Hoovering the Hall the Robinson Way

Just in case anybody is secretly wondering about the state of my house at the moment, I thought I'd give you a glimpse of how to hoover a hallway the way that I do it.  In twenty simple steps...

1) Decide that the hallway needs hoovering.

2) Wait for three days while a large filing cabinet takes up residence in the hallway, waiting to be moved into the study.

3) Wait another couple of days until a day when it's pouring with rain and you have the whole day set aside for nothing other than hoovering the hallway.

4) Get up.  Feed the baby.  Have breakfast. Feed the baby.  Dress two children.  Give one of them breakfast.  Feed the other one.  Clear away breakfast.

5) Well done!  Now you have nothing else to do other than to hoover the hallway!

6) Change the baby's nappy.

7) Put a YouTube video of Momo's Rainbow Song on to keep children amused.

8) Look for the hoover.  Extract it from the cupboard under the stairs, where it is underneath several random things like toilet seats and pushchairs.  In doing so, find the toy hoover. Pull it out, break it, fix it, offer it to the toddler who will ignore it and demand more videos.

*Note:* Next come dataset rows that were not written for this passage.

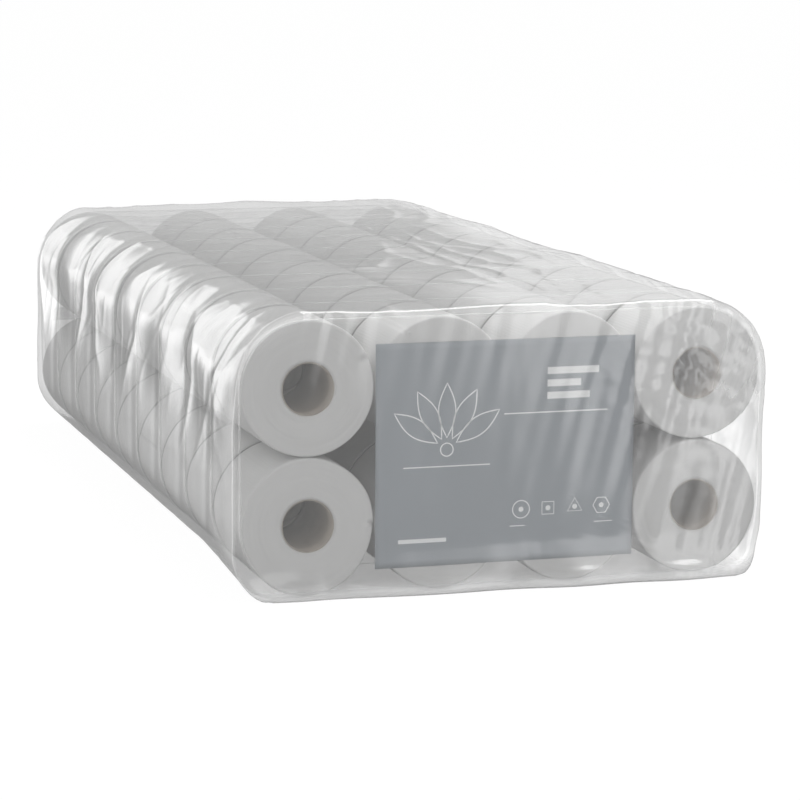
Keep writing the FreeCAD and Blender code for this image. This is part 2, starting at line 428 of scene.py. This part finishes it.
def filmFinish(name, mirror, rough, milk, ripple=None, band=None):
    # what the film passes is clear, what it mirrors grows towards a grazing view
    f = Finish(name)
    bent = {}
    veil = milk[0]
    if ripple:
        place = f.scaled(f.node("TexCoord", None, None, 3), ripple["stretch"])
        height = f.noise(place, ripple["scale"], 2.0, 0.5, 0.4)
        bump = {"Strength": 1.0, "Distance": ripple["height"], "Height": height}
        bent = {"Normal": f.node("Bump", None, bump)}
        veil = f.smoothStep(height, 0.5, 0.75) * (milk[1] - milk[0]) + milk[0]
    if band:
        veil = band(f) + veil
    facing = f.node("LayerWeight", None, {"Blend": 0.5, **bent}, 1)
    mirrored = facing ** 3.5 * mirror["grazing"] + mirror["facing"]
    shine = f.node("BsdfGlossy", None, {"Color": grey(1), "Roughness": rough, **bent})
    through = f.node("BsdfTransparent", None, {"Color": grey(film["clear"])})
    clear = f.node("MixShader", None, {0: mirrored, 1: through, 2: shine})
    cloud = f.node("BsdfDiffuse", None, {"Color": film["haze"]})
    return f.done(f.node("MixShader", None, {0: veil, 1: clear, 2: cloud}))


def waves(seed, count=9):
    # a smooth random field of two coordinates, about -1 to 1, the same each run
    random = np.random.default_rng(seed)
    heading = random.uniform(0, 2 * math.pi, count)
    length = random.uniform(0.55, 1.5, count)
    phase = random.uniform(0, 2 * math.pi, count)
    kx, ky = np.cos(heading) * length, np.sin(heading) * length

    def field(a, b):
        total = np.zeros_like(a)
        for x, y, shift in zip(kx, ky, phase):
            total += np.sin(2 * math.pi * (a * x + b * y) + shift)
        return total * math.sqrt(2 / count)

    return field


def creases(a, b, seed, across, along, turn, sharp):
    # sharp-crested folds: they follow the lines where a smooth field passes zero
    c, s = math.cos(turn), math.sin(turn)
    over, down = (a * c + b * s) / across, (b * c - a * s) / along
    bend = waves(seed + 1)(over * 0.35, down * 0.6)
    field = waves(seed)(over + bend * 0.25, down)
    return np.exp(-np.abs(field) / sharp)


def outline(halfWidth, low, high, corners, plan):
    # points and outward directions around a rounded rectangle, counted from the lower right
    centres = [
        (halfWidth - corners[0], low + corners[0]),
        (halfWidth - corners[1], high - corners[1]),
        (-halfWidth + corners[2], high - corners[2]),
        (-halfWidth + corners[3], low + corners[3]),
    ]
    points, normals = [], []
    for number, ((x, z), radius) in enumerate(zip(centres, corners)):
        arcSteps, lineSteps = plan[number]
        angle = math.pi / 2 * (number - 1 + np.arange(arcSteps + 1) / arcSteps)
        normal = np.stack([np.cos(angle), np.sin(angle)], -1)
        arc = np.array([x, z]) + radius * normal
        points.append(arc)
        normals.append(normal)
        x2, z2 = centres[(number + 1) % 4]
        radius2 = corners[(number + 1) % 4]
        end = np.array([x2, z2]) + radius2 * normal[-1]
        share = (np.arange(1, lineSteps) / lineSteps)[:, None]
        points.append(arc[-1] + (end - arc[-1]) * share)
        normals.append(np.repeat(normal[-1:], lineSteps - 1, 0))
    return np.concatenate(points), np.concatenate(normals)


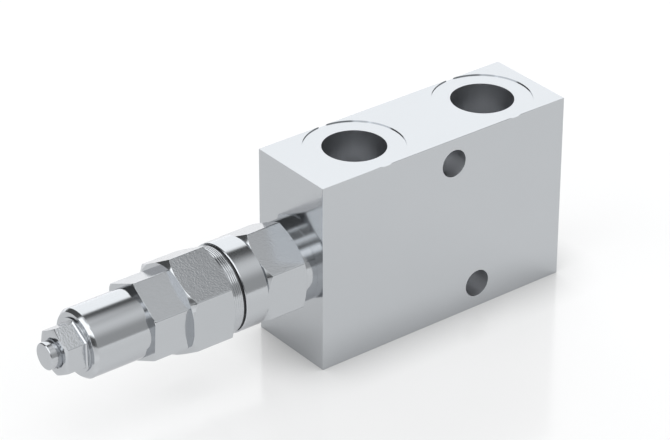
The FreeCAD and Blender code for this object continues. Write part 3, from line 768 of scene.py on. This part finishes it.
def coil(name, spring, part=(0.0, 1.0)):
    """A compression spring of round wire with closed, ground ends, or a part of it, from one share of
    its turns to another."""
    node, mean_radius, wire, turns = spring
    left, right = edges(node)
    closed_pitch = wire * CLOSED_PITCH
    open_pitch = (right - left - 2.0 * closed_pitch) / (turns - 2.0)
    work = bmesh.new()
    loops = []
    first, last = [round(share * turns * STEPS_PER_TURN) for share in part]
    for step in range(first, last + 1):
        turn = step / STEPS_PER_TURN
        x = closed_pitch * min(turn, 1.0) + open_pitch * min(max(turn - 1.0, 0.0), turns - 2.0)
        x += left + closed_pitch * max(turn - turns + 1.0, 0.0)
        angle = 2.0 * math.pi * turn
        outward = Vector((0.0, math.sin(angle), math.cos(angle)))
        centre = Vector((x, 0.0, AXIS_Z)) + outward * mean_radius
        loop = []
        for side in range(WIRE_SIDES):
            turned_by = 2.0 * math.pi * side / WIRE_SIDES
            offset = outward * math.cos(turned_by) + Vector((math.sin(turned_by), 0, 0))
            spot = centre + offset * (wire / 2.0)
            spot.x = min(max(spot.x, left), right)
            loop.append(work.verts.new(spot * MM))
        loops.append(loop)
    for lower, upper in zip(loops, loops[1:]):
        for side in range(WIRE_SIDES):
            after = (side + 1) % WIRE_SIDES
            work.faces.new((lower[side], lower[after], upper[after], upper[side]))
    work.faces.new(loops[0])
    work.faces.new(loops[-1])
    bmesh.ops.recalc_face_normals(work, faces=work.faces)
    mesh = bpy.data.meshes.new(name)
    work.to_mesh(mesh)
    work.free()
    mesh.materials.append(WIRE)
    piece = bpy.data.objects.new(name, mesh)
    bpy.context.scene.collection.objects.link(piece)
    shade(piece, COIL_SHARP_ANGLE)
    stands_for(piece, node, "valve")
    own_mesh(piece)
    return piece


block()
cartridge()
housing()
cap()
nut()
nut_washer()
screw()
seal_ring()
# The main spring is pressed from both ends: its outer half by the screw's seat, its inner half by
# the poppet's guide.
coil("main_spring_outer", MAIN_SPRING, (0.0, 0.5))
coil("main_spring_inner", MAIN_SPRING, (0.5, 1.0))
coil("check_spring_coil", CHECK_SPRING)

# The CAD's own pieces that stay, with their materials
NODE_MATERIALS = {
    HARDENED: ("pilot_orifice", "check_seat", "check_retainer", "relief_poppet", "spring_guide",
               "upper_spring_seat"),
    WIRE: ("check_circlip",),
    RUBBER: ("mouth_o_ring", "pilot_o_ring", "nose_o_ring", "cap_o_ring", "upper_seat_o_ring"),
    PLASTIC: ("backup_ring_1", "backup_ring_2", "backup_ring_3", "backup_ring_4", "poppet_seal_large",
              "poppet_seal_small"),
}
for material, nodes in NODE_MATERIALS.items():
    for node in nodes:
        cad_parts[node].data.materials.clear()
        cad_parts[node].data.materials.append(material)


# Floor, light and camera

FLOOR_HALF = 2.5
FLOOR_COLOUR = 0.42
FLOOR_ROUGHNESS = 0.14
FLOOR_LIFT = 0.53
# How far and how finely the painted shade round the object reaches and is sampled.
PAINTED_SHADE_REACH = 16.0
PAINTED_SHADE_SAMPLES = 12


def floor():
    """A pale floor that stays white to the camera and in the metal. Its diffuse part keeps the object's
    soft shadow; its emitted lift fades where the object stands close, which is painted shade."""
    mesh = bpy.data.meshes.new("floor")
    corners = [(x * FLOOR_HALF, y * FLOOR_HALF) for x, y in ((-1, -1), (1, -1), (1, 1), (-1, 1))]
    mesh.from_pydata([(x, y, block_base * MM) for x, y in corners], [], [(0, 1, 2, 3)])
    piece = bpy.data.objects.new("floor", mesh)
    bpy.context.scene.collection.objects.link(piece)
    material, tree, shader = new_material("floor_white", (FLOOR_COLOUR,) * 3, 0.0, FLOOR_ROUGHNESS)
    paths = tree.nodes.new("ShaderNodeLightPath")
    seen = add_math(tree, "ADD", paths.outputs["Is Camera Ray"], paths.outputs["Is Glossy Ray"])
    seen = add_math(tree, "ADD", seen, paths.outputs["Is Transmission Ray"])
    # Painted shade: an ambient-occlusion node cuts the emitted lift near the object.
    near = tree.nodes.new("ShaderNodeAmbientOcclusion")
    near.samples = PAINTED_SHADE_SAMPLES
    near.inputs["Distance"].default_value = PAINTED_SHADE_REACH * MM
    painted_shade_lift = ranged(tree, near.outputs["AO"], 0.0, 1.0, 0.0, FLOOR_LIFT)
    lift = add_math(tree, "MULTIPLY", add_math(tree, "MINIMUM", seen, 1.0), painted_shade_lift)
    shader.inputs["Emission Color"].default_value = (1.0, 1.0, 1.0, 1.0)
    tree.links.new(lift, shader.inputs["Emission Strength"])
    mesh.materials.append(material)
    return piece


# The studio round the object, as (azimuth, half width, lowest elevation, highest elevation, softness,
# level), with angles in degrees and azimuth 0 along +X. In order: the wall behind on the right, the
# boxes on the left with a paler one below, two at the front on the left, a pale and a faint one at
# the front on the right, and one overhead. What is between them stays darker.
STUDIO_BASE = 0.11
STUDIO_TINT = (0.985, 0.995, 1.0, 1.0)
STUDIO_PANELS = (
    (62.0, 30.0, -95.0, 51.0, 3.5, 1.42),
    (172.0, 28.0, 24.0, 52.0, 4.0, 1.8),
    (172.0, 28.0, 6.0, 24.0, 4.0, 0.9),
    (216.0, 20.0, 25.0, 42.0, 4.0, 1.8),
    (218.0, 25.0, 51.5, 72.0, 5.0, 1.35),
    (-62.0, 52.0, 40.0, 66.0, 20.0, 0.77),
    (-60.0, 70.0, -95.0, 48.0, 14.0, 0.36),
    (0.0, 190.0, 64.0, 99.0, 5.0, 1.35),
)


def studio():
    """Soft panels in a grey room."""
    world = bpy.data.worlds.new("studio")
    bpy.context.scene.world = world
    world.use_nodes = True
    tree = world.node_tree
    tree.nodes.clear()
    direction = tree.nodes.new("ShaderNodeTexCoord").outputs["Generated"]
    split = tree.nodes.new("ShaderNodeSeparateXYZ")
    tree.links.new(direction, split.inputs[0])
    elevation = add_math(tree, "DEGREES", add_math(tree, "ARCSINE", split.outputs["Z"]))
    level = STUDIO_BASE
    for azimuth, half, low, high, soft, strength in STUDIO_PANELS:
        rotate = tree.nodes.new("ShaderNodeVectorRotate")
        rotate.rotation_type = "Z_AXIS"
        rotate.inputs["Angle"].default_value = -math.radians(azimuth)
        tree.links.new(direction, rotate.inputs["Vector"])
        turned_split = tree.nodes.new("ShaderNodeSeparateXYZ")
        tree.links.new(rotate.outputs[0], turned_split.inputs[0])
        aside = add_math(tree, "ARCTAN2", turned_split.outputs["Y"], turned_split.outputs["X"])
        aside = add_math(tree, "ABSOLUTE", add_math(tree, "DEGREES", aside))
        across = ranged(tree, aside, half - soft, half + soft, 1.0, 0.0, smooth=True)
        above = ranged(tree, elevation, low - soft, low + soft, 0.0, 1.0, smooth=True)
        below = ranged(tree, elevation, high - soft, high + soft, 1.0, 0.0, smooth=True)
        inside = add_math(tree, "MULTIPLY", across, add_math(tree, "MULTIPLY", above, below))
        level = add_math(tree, "ADD", add_math(tree, "MULTIPLY", inside, strength), level)
    room = tree.nodes.new("ShaderNodeBackground")
    room.inputs["Color"].default_value = STUDIO_TINT
    tree.links.new(level, room.inputs["Strength"])
    output = tree.nodes.new("ShaderNodeOutputWorld")
    tree.links.new(room.outputs[0], output.inputs["Surface"])


CAMERA_PLACE = (-492.64, -595.63, 472.55)
CAMERA_YAW = -37.899
CAMERA_PITCH = 29.949
CAMERA_ROLL = 0.079
CAMERA_LENS = 161.93
SENSOR_WIDTH = 36.0
CLIP_START, CLIP_END = 0.01, 20.0


def camera():
    """The photograph's viewpoint."""
    yaw, pitch, roll = [math.radians(angle) for angle in (CAMERA_YAW, CAMERA_PITCH, CAMERA_ROLL)]
    back = Vector((math.sin(yaw) * math.cos(pitch), -math.cos(yaw) * math.cos(pitch), math.sin(pitch)))
    level = Vector((math.cos(yaw), math.sin(yaw), 0.0))
    upright = back.cross(level)
    right = level * math.cos(roll) + upright * math.sin(roll)
    up = back.cross(right)
    data = bpy.data.cameras.new("camera")
    data.lens = CAMERA_LENS
    data.sensor_width = SENSOR_WIDTH
    data.clip_start, data.clip_end = CLIP_START, CLIP_END
    viewer = bpy.data.objects.new("camera", data)
    bpy.context.scene.collection.objects.link(viewer)
    turn = Matrix((right, up, back)).transposed().to_4x4()
    viewer.matrix_world = Matrix.Translation(Vector(CAMERA_PLACE) * MM) @ turn
    bpy.context.scene.camera = viewer


floor()
studio()
camera()
bpy.context.scene.view_settings.view_transform = "Standard"
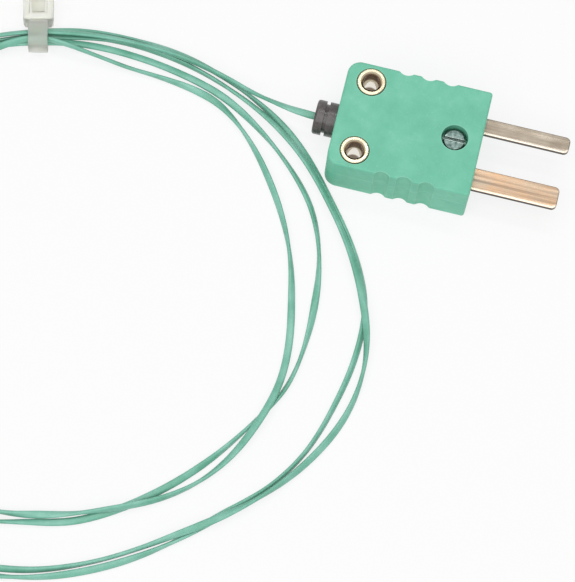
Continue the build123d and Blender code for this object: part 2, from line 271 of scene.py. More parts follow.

9) Find another YouTube video.

10) Look for somewhere to plug the hoover in.  Discover that the only electrical socket is behind a large piece of heavy furniture.  Spend about ten minutes manoeuvring the bookcase two inches away from the wall.

11) Go to put on another video. Discover that the toddler has got hold of a box of matches and emptied them all over the living room carpet.  Collect all the matches.  Discover that, once you've emptied a box of matches, there is no way to replace them all in the box so that it closes. Place pile of matches and box out of toddler's reach.

12) Switch the hoover on.  Begin hoovering.

13) Notice that the hoover is not actually picking anything up.

14) Try to fix the problem. Fail.

15) Have a break.  Feed the baby.  Change the baby's nappy. Put on another video.

16) Go upstairs, fetch a second hoover.  Put first hoover in cupboard.  Repeat most of the above steps until second hoover is plugged in.

17) Put on another video, build a train set and repair a toy car.

18) Change the toddler's nappy.

19) Hoover the hallway!

20) Put hoover away, replace furniture, go to prepare lunch...




1 comment:

Mdivgirl said...

"... and wait ten minutes for the toddler to decide to feed the ducks crumbled up biscuits in the hallway" or some such thing would be the way this post would end in my house.